Florida State vacated 12 football wins, 22 men's and women's basketball wins and a men's track national championship as a result of an academic cheating scandal at Florida that involved 61 student-athletes in 10 sports in 2006 and '07. Cheek said the incident originated on the academic side of the school, and Hart indicated his decision to leave FSU was "unrelated" to the scandal.

Hart wrote in a letter to the NCAA Committee on Infractions in 2009 that he and FSU president T.K. Wetherell "disagreed on some core issues."

Hart has worked with an impressive group of coaches, including Bobby Bowden (football) and Mike Martin (baseball) at Florida State and Alabama's Nick Saban.

"I'm not a micromanager, don't want to be micromanaged. I want to play my role and know what the role is of the athletics department," he said. "I really enjoy building relationships with coaches and creating an open line of communication with coaches. I really enjoyed Nick Saban, and I've said that for three years. When I came back to Alabama, and Mal [Moore, the AD] said, 'I want to spend 15, 20 minutes with Nick,' we about tripled that in that conversation.
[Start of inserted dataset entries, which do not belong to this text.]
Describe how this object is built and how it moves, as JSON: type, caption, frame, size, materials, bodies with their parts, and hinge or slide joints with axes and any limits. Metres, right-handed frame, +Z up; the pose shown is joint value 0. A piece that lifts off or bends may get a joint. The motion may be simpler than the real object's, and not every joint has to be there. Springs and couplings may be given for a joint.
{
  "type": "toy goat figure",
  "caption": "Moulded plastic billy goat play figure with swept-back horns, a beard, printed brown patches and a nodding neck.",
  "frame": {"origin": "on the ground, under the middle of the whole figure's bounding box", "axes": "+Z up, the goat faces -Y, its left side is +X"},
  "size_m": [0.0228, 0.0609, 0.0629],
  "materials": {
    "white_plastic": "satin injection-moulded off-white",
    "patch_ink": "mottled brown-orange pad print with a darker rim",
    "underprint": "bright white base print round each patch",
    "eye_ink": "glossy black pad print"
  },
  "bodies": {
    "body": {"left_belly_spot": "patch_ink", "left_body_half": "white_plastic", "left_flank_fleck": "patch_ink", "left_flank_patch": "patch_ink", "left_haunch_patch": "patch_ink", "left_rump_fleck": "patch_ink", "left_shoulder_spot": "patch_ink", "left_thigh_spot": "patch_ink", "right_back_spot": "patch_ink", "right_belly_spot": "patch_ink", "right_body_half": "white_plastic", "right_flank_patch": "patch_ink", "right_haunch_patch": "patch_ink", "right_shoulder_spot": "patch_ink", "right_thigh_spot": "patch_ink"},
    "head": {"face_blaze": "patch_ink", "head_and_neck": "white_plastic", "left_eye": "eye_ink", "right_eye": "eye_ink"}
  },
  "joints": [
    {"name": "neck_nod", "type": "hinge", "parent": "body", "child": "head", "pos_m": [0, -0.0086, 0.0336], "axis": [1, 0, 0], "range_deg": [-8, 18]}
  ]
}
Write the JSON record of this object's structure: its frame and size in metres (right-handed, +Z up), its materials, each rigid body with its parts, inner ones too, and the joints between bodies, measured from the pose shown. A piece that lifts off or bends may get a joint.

"Here's what Nick Saban wants, here's want Derek Dooley wants, here's what Dave Hart wants: excellence all around them from everybody. That's the tone that has to be set."

Hart will have the chance to start setting that tone when he begins meeting in person with all of UT's coaches.

"We're going to work very hard to make him proud of who he has working for him," Serrano said. "It's the final nail in the whole foundation. We've had the basketball change, two years ago we had the football change, a baseball change, and now the athletic director. My hope is all that is done now, let's move forward and get Tennessee athletics back to where it needs to be."